On lit dans l’article d’A. Faivre, que conclut sa Bibliographie des vampires dans laquelle cette publication est mentionnée : « Ni les révélations du Mercure galant ni le livre de Schertz [Magia posthuma, 1706] ne suffisent vraiment à défrayer la chronique. Arrive 1718, date importante à un double titre. D’abord, mais secondairement, un cas de vampirisme est signalé en haute Hongrie dans le village de Liptov et fait l’objet d’une enquête officielle – la première, semble-t-il, mais sur elle on dispose de peu de données. Le vampire s’appelle Michael Casparek, décédé la même année. Ensuite et surtout, c’est la paix de Passarowitz [déjà évoquée dans notre introduction], événement politique grâce auquel le vampirisme va faire son apparition dans l’imaginaire occidental. […] À Plogojovitz reviendra par la suite une place d’honneur dans la littérature vampirologique, car plus que Casparek il présente les caractéristiques qui vont servir à spécifier le vampire ; par ailleurs il inspire un philosophe, Michael Ranft… »

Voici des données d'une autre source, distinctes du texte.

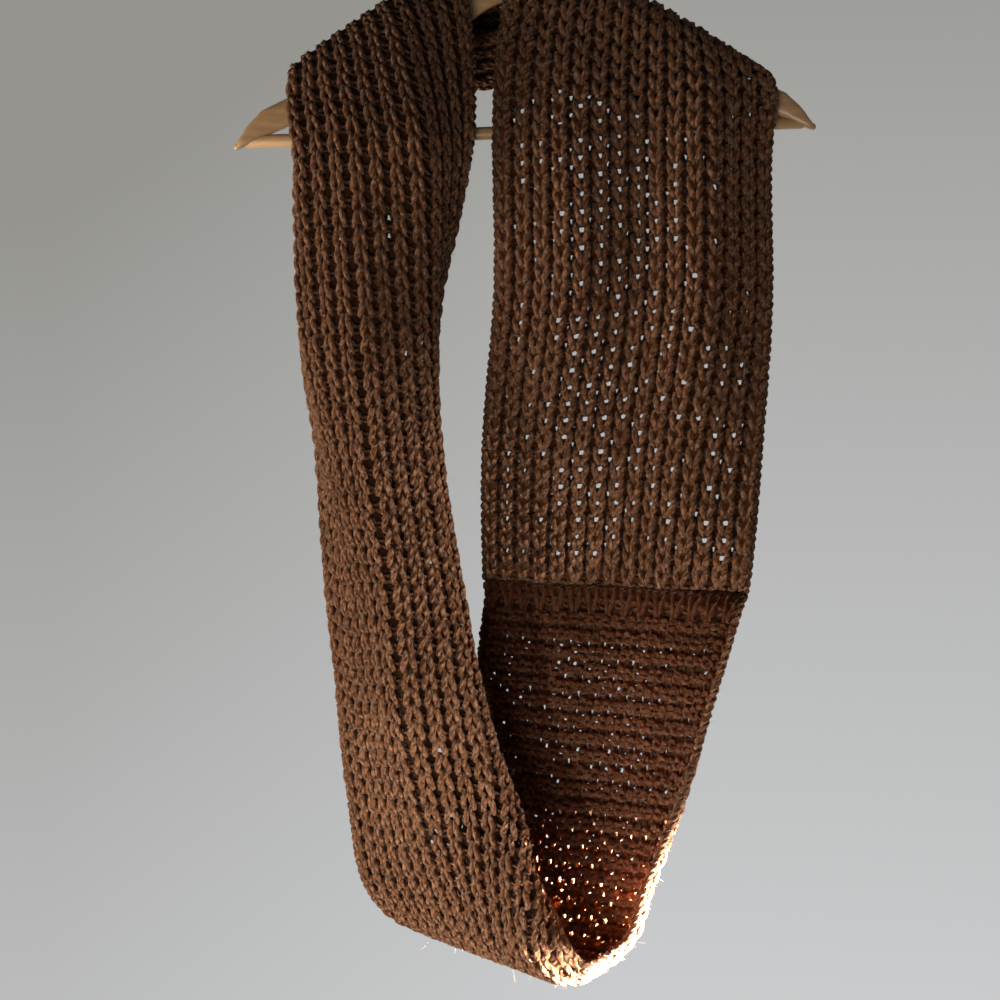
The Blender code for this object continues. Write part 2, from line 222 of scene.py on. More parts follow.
def over_the_seam(points, out, wall):
    """The grid with rows added from the strip's end to its start. The start is taken edge for edge
    and face for back, because the loop has a half twist."""
    share = (np.arange(SEAM_ROWS) + 1.0)[:, None, None] / SEAM_ROWS
    more_points = points[-1] + share * (points[0, ::-1] - points[-1])
    more_out = unit(out[-1] * (1 - share) - out[0, ::-1] * share)
    more_wall = np.repeat(wall[-1:], SEAM_ROWS, axis=0)
    pairs = ((points, more_points), (out, more_out), (wall, more_wall))
    return [np.concatenate(pair) for pair in pairs]


GRID_AT = np.linspace(0.0, STRIP_LENGTH, 1201)
GRID_STEP = GRID_AT[1]
SEAM_ROWS = 10
GRID_POINTS, GRID_OUT, GRID_WALL = over_the_seam(*even_rows(GRID_AT, *sheet_grid(GRID_AT)))
SEAM_TOP = STRIP_LENGTH + SEAM_ROWS * GRID_STEP
print("grid of the cloth:", GRID_POINTS.shape)


def on_cloth(along, across, height):
    """Points in space for these addresses. Height is out of the cloth's middle, in millimetres for
    a wall of full thickness, and shrinks with the wall where the cloth is pressed thin."""
    a = np.clip(along / GRID_STEP, 0, len(GRID_POINTS) - 1.001)
    b = np.clip(across * GRID_PER_RIB, 0, RIBS * GRID_PER_RIB - 0.001)
    i, j = a.astype(int), b.astype(int)
    u, v = (a - i)[..., None], (b - j)[..., None]

    def read(grid):
        return (
            (1 - u) * ((1 - v) * grid[i, j] + v * grid[i, j + 1])
            + u * ((1 - v) * grid[i + 1, j] + v * grid[i + 1, j + 1])
        )

    beyond = (across - np.clip(across, 0, RIBS))[..., None]
    side = GRID_POINTS[i, np.minimum(j + 1, RIBS * GRID_PER_RIB)] - GRID_POINTS[i, j]
    out = unit(read(GRID_OUT))
    thin = (GRID_WALL[i, j] / WALL)[..., None]
    points = read(GRID_POINTS) + beyond * GRID_PER_RIB * side
    return points + out * height[..., None] * thin, out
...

Dans un article plus récent dont nous ne rapportons qu’une partie, Thomas M. Bohn explique qu’immédiatement après sa mort en février 1718, Casparek réapparut et s’attaqua à des gens, les frappant, les mordant ou les étouffant. Le 26 avril, lors d’une exécution publique, le corps du défunt malfaisant fut exhumé, brûlé, et son cœur, qui avait été arraché juste avant, enterré ; l’organe fut cependant restitué à ses frères, après que ceux-ci eurent protesté. Les troubles continuèrent ; une série d’incendies attribuée au revenant se produisit. Ses proches furent amenés à jurer qu’il n’avait pas pratiqué la sorcellerie de son vivant ; un exorcisme fut pratiqué en juin, sans donner de résultat. Le cœur fut en dernier recours brûlé et cette fois les problèmes cessèrent.
D’après la rumeur, le défunt Casparek aurait perturbé une fête de mariage, proféré en polonais la promesse de se venger de son exécution en provoquant les incendies, et répondu à sa veuve qui lui demandait la raison de cette vengeance : “Les diables ne veulent pas me tolérer en enfer, et Dieu ne veut pas me permettre d’aller au paradis parce qu’ils n’ont pas brûlé mon cœur mais celui de quelqu’un d’autre, alors je dois errer pendant sept ans.” On raconta aussi que sa femme et quelques servantes furent enceintes de lui. T. M. Bohn explique aussi que dans la partie en allemand du texte de notre revue, trois érudits discutent du cas de ce revenant « et, de manière éclairée, l’associent à la superstition et à l’œuvre du diable ». Il signale par ailleurs que sous l’influence des événements qui mirent en scène, quelques années après, P. Plogojovitz et A. Paole, Casparek finit par être présenté comme un suceur de sang [bien que cette caractéristique soit absente des textes d’époque] – cette façon de le considérer étant poussée à l’extrême par Georg Conrad Horst, dans sa Zauber-Bibliothek (1821-1826). Horst vit en effet en lui “le plus ancien vampire […] de Hongrie”, “le plus fou, le plus odieux et le plus terrible de tous”.
* A condition bien sûr de considérer que le vocable « vampire » est adapté au cas de Casparek.
Sources : Thomas M. Bohn : The Vampire : Origins of a European Myth, 2019, pages 110-117 (Kasparek’s Metamorphosis from Poltergeist to Vampire) ; le frontispice est reproduit. Antoine Faivre : Colloque de Cerisy (page 48 pour la citation, 62, 63 et 71 pour la bibliographie). Massimo Introvigne, page 21.
Absent du catalogue N°1 de la librairie BMCF. Quelques reliures de cette revue figurent dans les archives des sites de ventes aux enchères (RBH, Invaluable, Barneby’s…), mais aucune d’entre elles ne contient le numéro qui nous intéresse ici.